The money's waiting for good biotech projects: VCs

By Melissa Trudinger
Wednesday, 07 April, 2004

Both public and private equity is out there for quality biotechnology ventures, say venture capitalists, and new initiatives and funds will only increase that.

Speaking at the BioMelbourne Network's BioBreakfast on Tuesday, Michael Panaccio of Starfish Ventures said a variety of funds offered capital ranging from pre-seed investments to substantial funding.

And more is coming, he said, with the move to establish funds capable of supporting later stage companies under the new Venture Capital Limited Partnerships (VCLP) structure, such as Starfish's Technology Fund, which had its first close earlier this year.

"Today it's really tough, but hopefully in another 18 months, there'll be a lot of doors to knock on," Panaccio said. "We expect a lot of fund managers to enter the market."

Panaccio also noted that as long as companies could attract sufficient cash for their needs, mergers were unlikely. "People prefer to stay on their own as long as they can raise cash," he said.

GBS Venture Partners' Andrew Baker said the biotech industry was finally starting to prove its value, with companies becoming more product focused. As the manager of GBS's Genesis pre-seed fund, which along with Starfish's pre-seed fund is one of four recently set up with the support of the federal government, Baker said concept-only deals were losing their attractiveness to investors, who wanted to see product focused platforms, with a clear road map to products, revenues and profits.

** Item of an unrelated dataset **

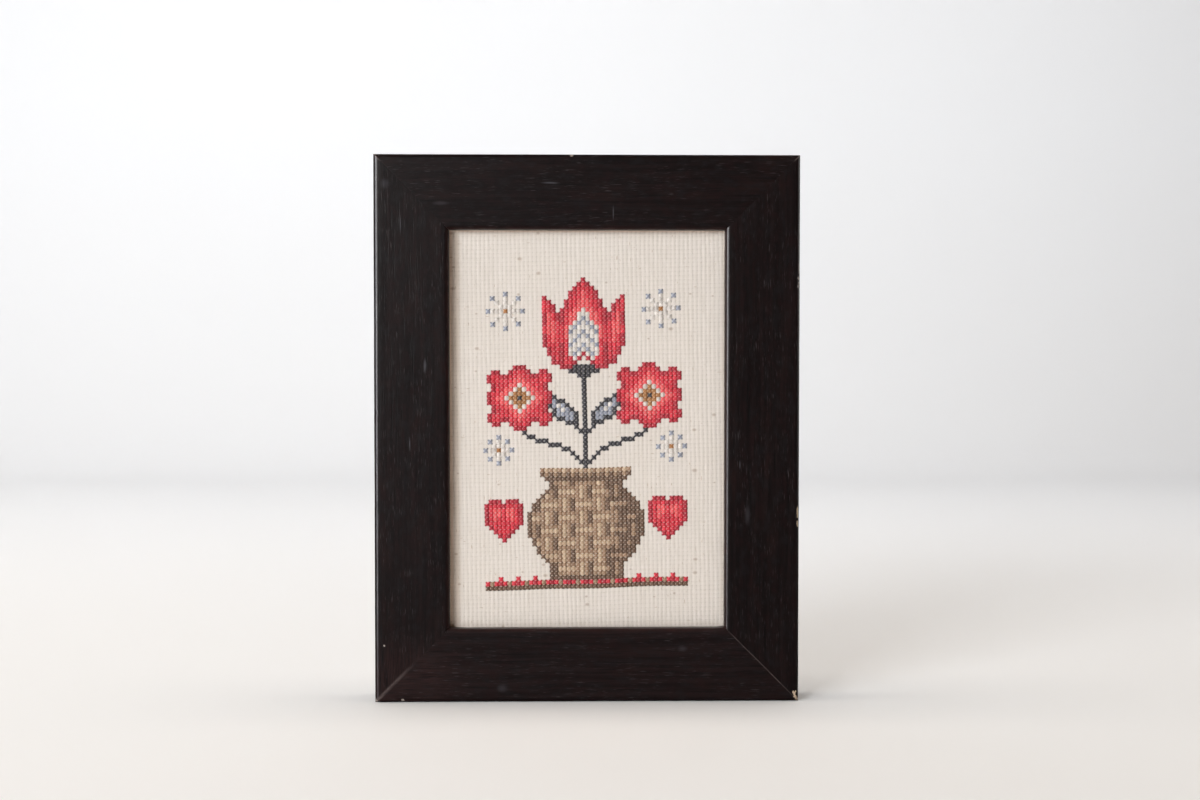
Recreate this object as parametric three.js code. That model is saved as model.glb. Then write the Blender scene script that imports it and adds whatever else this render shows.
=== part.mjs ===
// Framed cross-stitch picture: four mitred lengths of rebated moulding around a
// sheet of block-weave cloth, closed at the back with a hardboard panel.
//
// Millimetres. +Z is up, +X is to the right seen from the front, and the picture
// faces -Y. The origin is in the middle of the underside of the frame.

import * as THREE from 'three';

// ---- driving dimensions ----------------------------------------------------

const SIGHT_WIDTH = 115.0;      // clear opening between the lips, across
const SIGHT_HEIGHT = 166.1;     // clear opening between the lips, up
const RAIL_WIDTH = 31.3;        // face of the moulding, outer edge to sight edge
const FRAME_DEPTH = 20.0;       // front face to back face
const REBATE_WIDTH = 6.6;       // how far the lip covers the cloth
const LIP_THICKNESS = 5.0;      // front face to the floor of the rebate
const OUTER_ROUND = 2.0;        // radius on the outer front edge
const INNER_ROUND = 2.0;        // radius on the sight edge
const ARC_STEPS = 5;            // flats in each rounded edge

const JOINT_GAP = 0.3;          // clearance between neighbouring pieces

const CLOTH_THICKNESS = 1.2;
const CLOTH_SIDE_PLAY = 0.7;    // cloth edge to rebate wall, each side
const CLOTH_CELLS_ACROSS = 20;
const CLOTH_CELLS_UP = 28;

const BOARD_THICKNESS = 3.0;
const BOARD_SIDE_PLAY = 0.5;    // board edge to rebate wall, each side

// Soft rises and hollows in the cloth between its held edges. Each row: centre
// from the middle of the opening, reach across and up, and how far the cloth
// sits back there.
const CLOTH_SLACK = [
  { x: -26, z: 44, reachX: 34, reachZ: 30, back: 0.30 },
  { x: 30, z: 12, reachX: 26, reachZ: 44, back: 0.24 },
  { x: -18, z: -46, reachX: 40, reachZ: 26, back: 0.34 },
  { x: 34, z: -58, reachX: 22, reachZ: 20, back: 0.16 },
];
const CLOTH_SLACK_LIMIT = 0.5;  // deepest the slack is let go

// ---- sizes that follow -----------------------------------------------------

const FRAME_WIDTH = SIGHT_WIDTH + 2 * RAIL_WIDTH;
const FRAME_HEIGHT = SIGHT_HEIGHT + 2 * RAIL_WIDTH;
const REBATE_OPEN_WIDTH = SIGHT_WIDTH + 2 * REBATE_WIDTH;
const REBATE_OPEN_HEIGHT = SIGHT_HEIGHT + 2 * REBATE_WIDTH;
const FRONT = -FRAME_DEPTH / 2;
const MITRE_SETBACK = (JOINT_GAP / 2) * Math.SQRT2;

const CLOTH_FRONT = FRONT + LIP_THICKNESS + JOINT_GAP;
const BOARD_FRONT = CLOTH_FRONT + CLOTH_SLACK_LIMIT + CLOTH_THICKNESS + JOINT_GAP;

// ---- finishes --------------------------------------------------------------

const stainedWood = () => new THREE.MeshStandardMaterial({ color: 0x1e1917, roughness: 0.45, metalness: 0 });
const clothFinish = new THREE.MeshStandardMaterial({ color: 0xe2dacf, roughness: 0.95, metalness: 0 });
const boardFinish = new THREE.MeshStandardMaterial({ color: 0x7a583a, roughness: 0.75, metalness: 0 });

// ---- moulding --------------------------------------------------------------

// Section of the moulding: x runs from the outer edge in to the sight edge,
// y runs from the front face to the back.
function mouldingSection() {
  const s = new THREE.Shape();
  s.moveTo(0, FRAME_DEPTH);
  s.lineTo(0, OUTER_ROUND);
  s.absarc(OUTER_ROUND, OUTER_ROUND, OUTER_ROUND, Math.PI, 1.5 * Math.PI, false);
  s.lineTo(RAIL_WIDTH - INNER_ROUND, 0);
  s.absarc(RAIL_WIDTH - INNER_ROUND, INNER_ROUND, INNER_ROUND, 1.5 * Math.PI, 2 * Math.PI, false);
  s.lineTo(RAIL_WIDTH, LIP_THICKNESS);
  s.lineTo(RAIL_WIDTH - REBATE_WIDTH, LIP_THICKNESS);
  s.lineTo(RAIL_WIDTH - REBATE_WIDTH, FRAME_DEPTH);
  s.closePath();
  return s;
}

// A rail along X with its outer edge on z = 0 and its sight edge above it. Each
// end is cut at 45 degrees, so a fibre further in is shorter.
function rail(name, outerLength) {
  const g = new THREE.ExtrudeGeometry(mouldingSection(), {
    depth: 1, steps: 1, bevelEnabled: false, curveSegments: ARC_STEPS,
  });
  const p = g.getAttribute('position');
  for (let i = 0; i < p.count; i++) {
    const across = p.getX(i);
    const depth = p.getY(i);
    const half = outerLength / 2 - across - MITRE_SETBACK;
    p.setXYZ(i, half * (1 - 2 * p.getZ(i)), FRONT + depth, across);
  }
  g.computeVertexNormals();
  const m = new THREE.Mesh(g, stainedWood());
  m.name = name;
  return m;
}

// ---- cloth -----------------------------------------------------------------

// Cosine dome, 1 in the middle and 0 at its reach.
const dome = (d, reach) => (Math.abs(d) < reach ? 0.5 + 0.5 * Math.cos((Math.PI * d) / reach) : 0);

// How far the cloth sits back at a point of the opening. It is held under the
// lip, so the slack fades to nothing there.
function clothSlack(x, z) {
  let back = 0;
  for (const r of CLOTH_SLACK) back += r.back * dome(x - r.x, r.reachX) * dome(z - r.z, r.reachZ);
  const heldX = Math.max(0, 1 - (Math.abs(x) / (SIGHT_WIDTH / 2)) ** 6);
  const heldZ = Math.max(0, 1 - (Math.abs(z) / (SIGHT_HEIGHT / 2)) ** 6);
  return Math.min(back * heldX * heldZ, CLOTH_SLACK_LIMIT);
}

function clothSheet(name) {
  const w = REBATE_OPEN_WIDTH - 2 * CLOTH_SIDE_PLAY;
  const h = REBATE_OPEN_HEIGHT - 2 * CLOTH_SIDE_PLAY;
  const g = new THREE.BoxGeometry(w, CLOTH_THICKNESS, h, CLOTH_CELLS_ACROSS, 1, CLOTH_CELLS_UP);
  const p = g.getAttribute('position');
  for (let i = 0; i < p.count; i++) {
    p.setY(i, p.getY(i) + clothSlack(p.getX(i), p.getZ(i)));
  }
  g.computeVertexNormals();
  const m = new THREE.Mesh(g, clothFinish);
  m.name = name;
  m.position.set(0, CLOTH_FRONT + CLOTH_THICKNESS / 2, FRAME_HEIGHT / 2);
  return m;
}

// ---- backing board ---------------------------------------------------------

function backingBoard(name) {
  const g = new THREE.BoxGeometry(
    REBATE_OPEN_WIDTH - 2 * BOARD_SIDE_PLAY, BOARD_THICKNESS, REBATE_OPEN_HEIGHT - 2 * BOARD_SIDE_PLAY,
  );
  const m = new THREE.Mesh(g, boardFinish);
  m.name = name;
  m.position.set(0, BOARD_FRONT + BOARD_THICKNESS / 2, FRAME_HEIGHT / 2);
  return m;
}

// ---- the picture -----------------------------------------------------------

const picture = new THREE.Group();

const bottom = rail('rail_bottom', FRAME_WIDTH);
picture.add(bottom);

const top = rail('rail_top', FRAME_WIDTH);
top.rotation.y = Math.PI;
top.position.set(0, 0, FRAME_HEIGHT);
picture.add(top);

const left = rail('rail_left', FRAME_HEIGHT);
left.rotation.y = Math.PI / 2;
left.position.set(-FRAME_WIDTH / 2, 0, FRAME_HEIGHT / 2);
picture.add(left);

const right = rail('rail_right', FRAME_HEIGHT);
right.rotation.y = -Math.PI / 2;
right.position.set(FRAME_WIDTH / 2, 0, FRAME_HEIGHT / 2);
picture.add(right);

picture.add(clothSheet('cloth'));
picture.add(backingBoard('backing_board'));

export default picture;
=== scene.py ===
"""Looks of the framed cross-stitch picture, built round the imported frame.

Lengths in this script are in millimetres until they reach a mesh, where MM turns them into metres.
The picture stands on z = 0 and faces -Y. x runs to the right seen from the front.
"""

import math

import bmesh
import bpy
import numpy as np
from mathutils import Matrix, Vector


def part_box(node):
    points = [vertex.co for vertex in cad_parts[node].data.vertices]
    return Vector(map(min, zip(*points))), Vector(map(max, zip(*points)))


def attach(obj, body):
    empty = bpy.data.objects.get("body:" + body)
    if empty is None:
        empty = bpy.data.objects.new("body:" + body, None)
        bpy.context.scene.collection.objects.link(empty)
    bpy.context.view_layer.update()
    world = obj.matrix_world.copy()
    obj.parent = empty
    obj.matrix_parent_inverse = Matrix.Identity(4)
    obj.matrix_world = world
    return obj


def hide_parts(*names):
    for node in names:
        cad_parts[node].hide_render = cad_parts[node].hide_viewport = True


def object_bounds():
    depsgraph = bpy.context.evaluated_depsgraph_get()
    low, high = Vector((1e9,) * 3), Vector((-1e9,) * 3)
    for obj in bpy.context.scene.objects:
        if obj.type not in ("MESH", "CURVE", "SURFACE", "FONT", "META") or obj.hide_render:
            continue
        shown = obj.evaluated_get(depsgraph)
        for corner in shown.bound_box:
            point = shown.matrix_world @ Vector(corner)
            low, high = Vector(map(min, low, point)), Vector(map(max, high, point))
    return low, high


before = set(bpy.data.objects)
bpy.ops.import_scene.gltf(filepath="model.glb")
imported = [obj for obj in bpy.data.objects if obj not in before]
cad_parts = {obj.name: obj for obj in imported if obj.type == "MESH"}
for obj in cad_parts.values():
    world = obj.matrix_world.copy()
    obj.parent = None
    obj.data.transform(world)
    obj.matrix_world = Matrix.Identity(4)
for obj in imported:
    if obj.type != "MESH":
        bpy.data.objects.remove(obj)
CAD_LOW, CAD_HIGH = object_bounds()

MM = 0.001

# ---- sizes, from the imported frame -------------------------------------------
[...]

"Our view, in a nutshell, is to start at the end," he said. "We need to know how you're going to make money out of it."

Baker noted that the end game in Australia often resulted in a company licensing its technology out, or being involved in a trade sale, rather than taking products all the way to the market.

According to Peregrine Corporate executive director Jeremy Cooper, companies should be careful to raise sufficient funds to take them past critical milestones. "When you're raising money, and you can raise money, you shouldn't under-raise," he said.

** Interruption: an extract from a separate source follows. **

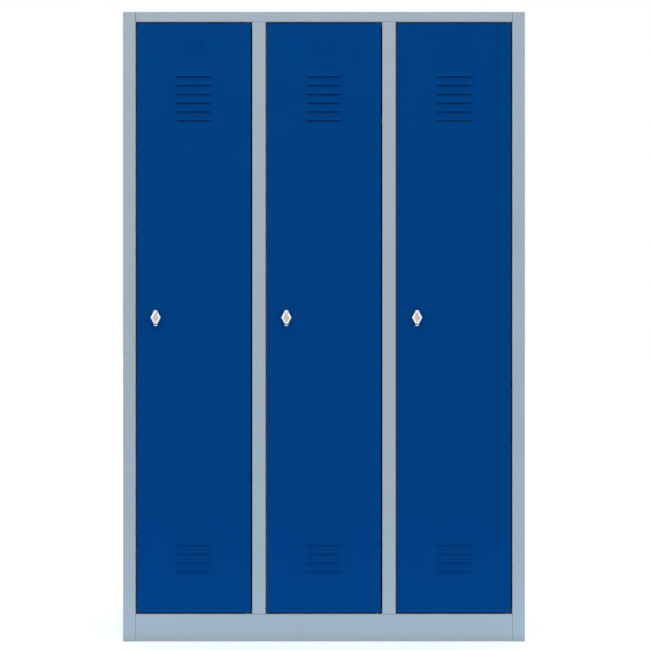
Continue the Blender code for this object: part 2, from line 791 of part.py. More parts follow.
def latch_housing_mesh():
    """Die-cast base and threaded shank with the fixed padlock lug under the knob."""
    base = rod(BASE_RADIUS, -BASE_THICKNESS, -GAP, "Y")
    shank = rod(SHANK_RADIUS, -BASE_THICKNESS + OVERLAP, SHANK_REACH, "Y")
    lug = prism(lug_outline(LUG_TOP), -LUG_DEPTH, -GAP, "Y")
    nose = prism(lug_outline(LUG_NOSE_TOP), -LUG_NOSE_DEPTH, -LUG_DEPTH + OVERLAP, "Y")
    body = combine(base, [shank, lug, nose], "UNION")
    bore = rod(SHAFT_RADIUS + GAP, -SHANK_REACH - LIP, SHANK_REACH + LIP, "Y")
    padlock_hole = rod(PADLOCK_RADIUS, -LIP, LIP, "X")
    moved(padlock_hole, (0.0, -PADLOCK_DEPTH, -PADLOCK_DROP))
    return combine(body, [bore, padlock_hole], "DIFFERENCE")


def latch_nut_mesh():
    corner_radius = NUT_ACROSS_FLATS / 2 / math.cos(math.radians(30))
    hexagon = arc((0.0, 0.0), corner_radius, 0, 300, 5)
    nut = prism(hexagon, LAYER, LAYER + NUT_THICKNESS, "Y")
    return combine(nut, [rod(SHANK_RADIUS + GAP, -LIP, LIP, "Y")], "DIFFERENCE")


def cam_mesh():
    """Tapered cam that hangs down when free and turns behind the stop flange."""
    tip = CAM_TIP_RADIUS - CAM_LENGTH
    lean = math.degrees(math.asin((CAM_HUB_RADIUS - CAM_TIP_RADIUS) / -tip))
    hub_arc = arc((0.0, 0.0), CAM_HUB_RADIUS, -90 - lean, 90 + lean, ROUND_STEPS // 2)
    tip_arc = arc((tip, 0.0), CAM_TIP_RADIUS, 90 + lean, 270 - lean, ROUND_STEPS // 2)
    cam = prism(hub_arc + tip_arc, CAM_FRONT, CAM_FRONT + CAM_THICKNESS, "Y")
    half = SQUARE / 2 + GAP
    hole = block((-half, CAM_FRONT - OVERLAP, -half), (half, CAM_FRONT + CAM_THICKNESS + OVERLAP, half))
    return combine(cam, [hole], "DIFFERENCE")


def cam_screw_mesh():
    seat = CAM_FRONT + CAM_THICKNESS + GAP
    tip = SQUARE_END - SCREW_REACH + OVERLAP
    profile = [
        (0.0, tip),
        (SCREW_RADIUS, tip),
        (SCREW_RADIUS, seat),
        (SCREW_HEAD_RADIUS, seat),
        (SCREW_HEAD_RADIUS, seat + SCREW_HEAD - SCREW_EDGE),
        (SCREW_HEAD_RADIUS - SCREW_EDGE, seat + SCREW_HEAD),
        (0.0, seat + SCREW_HEAD),
    ]
    return turned(profile, "Y")


def buffer_mesh():
    """Domed rubber buffer between the stop flange and the door, y = 0 at its tip."""
    length = POCKET - DOOR_DEPTH - 2 * GAP
    profile = [
        (0.0, 0.0),
        (BUFFER_RADIUS - BUFFER_DOME, 0.0),
        (BUFFER_RADIUS, BUFFER_DOME),
        (BUFFER_RADIUS, length),
        (0.0, length),
    ]
    return turned(profile, "Y", PIN_STEPS)


# Fittings inside a compartment


def oval(extra):
    """Section of the coat rail as (y, z) points, larger all round by extra."""
    radius = RAIL_THICKNESS / 2 + extra
    rise = (RAIL_HEIGHT - RAIL_THICKNESS) / 2
    upper = arc((0.0, rise), radius, 0, 180, RAIL_ARC_STEPS)
    lower = arc((0.0, -rise), radius, 180, 360, RAIL_ARC_STEPS)
    return upper + lower


def hat_shelf(index, name, looks):
    """Shelf with folded edges and two ears that hold the coat rail."""
    left, right = inside_walls(index)
    left += GAP
    right -= GAP
    low = (left, Y_FRONT + SHELF_SETBACK, SHELF_HEIGHT - SHELF_RIM)
    high = (right, Y_INSIDE_BACK - LAYER, SHELF_HEIGHT)
    shelf = tray(low, high, {"-z"})
    ears = []
    for start, end in ((left, left + SHEET), (right - SHEET, right)):
        ears.append(
            block(
                (start, Y_RAIL_AXIS - TAB_WIDTH / 2, SHELF_HEIGHT - TAB_DROP),
                (end, Y_RAIL_AXIS + TAB_WIDTH / 2, SHELF_HEIGHT - SHELF_RIM + OVERLAP),
            )
        )
    shelf = combine(shelf, ears, "UNION")
    hole = prism(oval(GAP), left - OVERLAP, right + OVERLAP, "X")
    moved(hole, (0.0, Y_RAIL_AXIS, Z_RAIL_AXIS))
    add(name, combine(shelf, [hole], "DIFFERENCE"), looks["body"])


def coat_rail(index, name, looks):
    left, right = inside_walls(index)
    half = (right - left) / 2 - 2 * GAP
    tube = prism(oval(0.0), -half, half, "X")
    tube = combine(tube, [prism(oval(-RAIL_WALL), -half - LIP, half + LIP, "X")], "DIFFERENCE")
    add(name, tube, looks["steel"], ((left + right) / 2, Y_RAIL_AXIS, Z_RAIL_AXIS))


def hook_mesh():
    """Coat hook whose band slides along the rail, drawn around the rail's axis."""
    half = HOOK_WIDTH / 2
    band = prism(oval(GAP + HOOK_BAND), -half, half, "X")
    band = combine(band, [prism(oval(GAP), -half - LIP, half + LIP, "X")], "DIFFERENCE")
    top = -RAIL_HEIGHT / 2 - GAP - HOOK_BAND / 2
    bend = (-HOOK_ARC, top - HOOK_STEM)
    curl = arc(bend, HOOK_ARC, 0, -180, HOOK_ARC_STEPS)
    route = [(0.0, top)] + curl + [(-2 * HOOK_ARC, bend[1] + HOOK_TIP)]
    curve = bpy.data.curves.new("hook", "CURVE")
    curve.dimensions = "3D"
    curve.bevel_depth = HOOK_WIRE
    curve.bevel_resolution = HOOK_WIRE_SIDES
    curve.use_fill_caps = True
    spline = curve.splines.new("POLY")
    spline.points.add(len(route) - 1)
    for point, (y, z) in zip(spline.points, route):
        point.co = (0.0, y, z, 1.0)
    holder = bpy.data.objects.new("hook", curve)
    wire = bpy.data.meshes.new_from_object(holder)
    bpy.data.objects.remove(holder)
    return combine(band, [wire], "UNION")


# Assembly


def carcass(looks):
    side_panels(looks)
    back_panel(looks)
    top_panel(looks)
    bottom_panel(looks)
    front_rails(looks)
    for index, side in enumerate(("left", "right")):
        mullion(index, f"{side}_mullion", looks)
        partition(index, f"{side}_partition", looks)


def compartment(index, side, shared, looks):
    """Door with its latch, hinge pins and buffers, and the fittings behind it."""
    x, y = hinge_x(index), Y_FRONT + HINGE_BACK
    hinge = pivot(f"{side}_door_hinge", (x, y, 0.0))
    add(f"{side}_door", shared["door"], looks["door"], parent=hinge)
    add(f"{side}_door_stiffener", shared["stiffener"], looks["door"], parent=hinge)
    add(f"{side}_lower_hinge_pin", shared["lower_pin"], looks["plastic"], (x, y, PLINTH))
    add(f"{side}_upper_hinge_pin", shared["upper_pin"], looks["plastic"], (x, y, OPENING_TOP))
    latch = (LATCH_X, DOOR_FRONT, LATCH_HEIGHT)
    add(f"{side}_latch_housing", shared["latch_housing"], looks["zinc"], latch, hinge)
    add(f"{side}_latch_nut", shared["latch_nut"], looks["steel"], latch, hinge)
    axis = pivot(f"{side}_latch_axis", latch, hinge)
    add(f"{side}_latch_knob", shared["knob"], looks["zinc"], parent=axis)
    add(f"{side}_latch_cam", shared["cam"], looks["steel"], parent=axis)
    add(f"{side}_cam_screw", shared["cam_screw"], looks["steel"], parent=axis)
    for place, height in BUFFER_HEIGHTS.items():
        spot = (opening_left(index) + BUFFER_INSET, Y_FRONT + DOOR_DEPTH + GAP, height)
        add(f"{side}_{place}_buffer", shared["buffer"], looks["rubber"], spot)
    hat_shelf(index, f"{side}_hat_shelf", looks)
    coat_rail(index, f"{side}_coat_rail", looks)
    middle = sum(inside_walls(index)) / 2
    for number, offset in enumerate(HOOK_OFFSETS, start=1):
        spot = (middle + offset, Y_RAIL_AXIS, Z_RAIL_AXIS)
        add(f"{side}_hook_{number}", shared["hook"], looks["plastic"], spot)


def build():
    for item in list(bpy.data.objects):
        bpy.data.objects.remove(item)
    looks = make_materials()
    carcass(looks)
    shared = {
        "door": door_mesh(),
        "stiffener": stiffener_mesh(),
        "lower_pin": lower_pin_mesh(),
        "upper_pin": upper_pin_mesh(),
        "latch_housing": latch_housing_mesh(),
        "latch_nut": latch_nut_mesh(),
        "knob": knob_mesh(),
        "cam": cam_mesh(),
        "cam_screw": cam_screw_mesh(),
        "buffer": buffer_mesh(),
        "hook": hook_mesh(),
    }
    for index, side in enumerate(COMPARTMENTS):
        compartment(index, side, shared, looks)


build()
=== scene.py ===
"""Looks of a steel locker cabinet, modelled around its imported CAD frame.

Metres, +Z up, the doors face -Y.  Every piece is built where its CAD node stands at rest, takes its
place from that node's box, and rides on the node's body.
"""

import json
import math

import bmesh
import bpy
from mathutils import Matrix, Vector

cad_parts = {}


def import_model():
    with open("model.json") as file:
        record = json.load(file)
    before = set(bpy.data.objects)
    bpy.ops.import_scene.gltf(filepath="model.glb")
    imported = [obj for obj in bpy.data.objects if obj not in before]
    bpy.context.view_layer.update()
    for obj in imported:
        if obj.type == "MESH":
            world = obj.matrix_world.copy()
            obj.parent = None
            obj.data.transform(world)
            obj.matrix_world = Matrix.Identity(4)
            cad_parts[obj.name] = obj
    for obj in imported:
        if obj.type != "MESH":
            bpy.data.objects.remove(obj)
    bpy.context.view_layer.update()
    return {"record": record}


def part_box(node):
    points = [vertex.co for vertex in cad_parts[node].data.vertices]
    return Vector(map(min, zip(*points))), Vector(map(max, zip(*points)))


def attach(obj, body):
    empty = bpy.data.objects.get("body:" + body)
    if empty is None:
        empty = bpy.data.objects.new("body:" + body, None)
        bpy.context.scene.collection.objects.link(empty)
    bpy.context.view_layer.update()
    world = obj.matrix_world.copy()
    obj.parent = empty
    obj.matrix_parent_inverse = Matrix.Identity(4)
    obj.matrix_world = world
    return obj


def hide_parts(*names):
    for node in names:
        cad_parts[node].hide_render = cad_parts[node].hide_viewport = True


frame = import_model()
BODY_OF = {node: body for body, nodes in frame["record"]["behaviour"]["bodies"].items() for node in nodes}

COMPARTMENTS = ("left", "centre", "right")

# Sheet steel
SHEET = 0.0008
GAP = 0.0003  # between two pieces that touch
LAYER = SHEET + GAP
BEND = 0.002  # outer radius of a fold
BEND_STEPS = 6
CORNER_STEPS = 8  # along a rounded corner of an outline
CUT_EDGE = 0.00015  # the coating rounds the cut edges of the sheet
CUT_EDGE_STEPS = 2
FLANGE = 0.015
LIP = 0.010
STOP = 0.014  # flange that the latch side of a door closes against
POCKET = 0.022  # how far the doors' pocket goes back
DOOR_GAP = 0.0042
RAIL_SEAM = 0.0008
MERGE = 0.000002  # points closer than this are one point
DIGITS = 7  # decimals kept of a point's place
SHARP_ANGLE = math.radians(45)  # a fold over this is a sharp edge

# Door
DOOR_DEPTH = 0.016
DOOR_LIP = 0.012
HINGE_INSET = 0.010  # hinge axis to the door's edge
HINGE_BACK = 0.006  # hinge axis to the door's front face
HOLE_STEPS = 32
STIFFENER_CROWN = 0.030  # width of the strip's raised middle

# Pressed louvres
LOUVRE_WIDTH = 0.102
LOUVRE_PITCH = 0.025
LOUVRE_HOOD = 0.011
LOUVRE_RISE = 0.0045
LOUVRE_END = 0.009
LOUVRE_END_STEPS = 8
LOUVRE_ROWS = 10
LOUVRE_SLOT = 0.0011
LOUVRE_EASE = 1.4  # over 1 lifts the hood gently out of the flat sheet
UPPER_LOUVRES = 6
LOWER_LOUVRES = 4
UPPER_LOUVRE_TOP = 1.614  # slot of the highest louvre in the upper group
LOWER_LOUVRE_TOP = 0.276

CELL_MARGIN = 0.009  # flat skin beside a louvre or over the label frame

# Pressed label frame
LABEL_WIDTH = 0.050
LABEL_HEIGHT = 0.040
LABEL_CENTRE = 1.701
LABEL_CORNER = 0.005
LABEL_RISE = 0.0016
LABEL_OUTER_SLOPE = 0.0012
LABEL_CREST = 0.0006
LABEL_INNER_SLOPE = 0.004
LABEL_STEPS = 5

# Hinge pins
PIN_RADIUS = 0.003
PIN_HEAD = 0.005
PIN_HEAD_HEIGHT = 0.002
PIN_REACH = 0.012
PIN_CHAMFER = 0.001
PIN_EDGE = 0.0004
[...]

But on the other hand, he said, companies should not be greedy, and they should remember that valuations are market driven.

Peregrine -- a boutique investment banking group with a number of biotechnology investments -- utilises a different model to support companies, preferring fund companies from public sources including IPOs rather than private venture capital.

"What does it mean that biotech companies list too early?" Cooper said. "It's surprising that there have been so few company failures to date."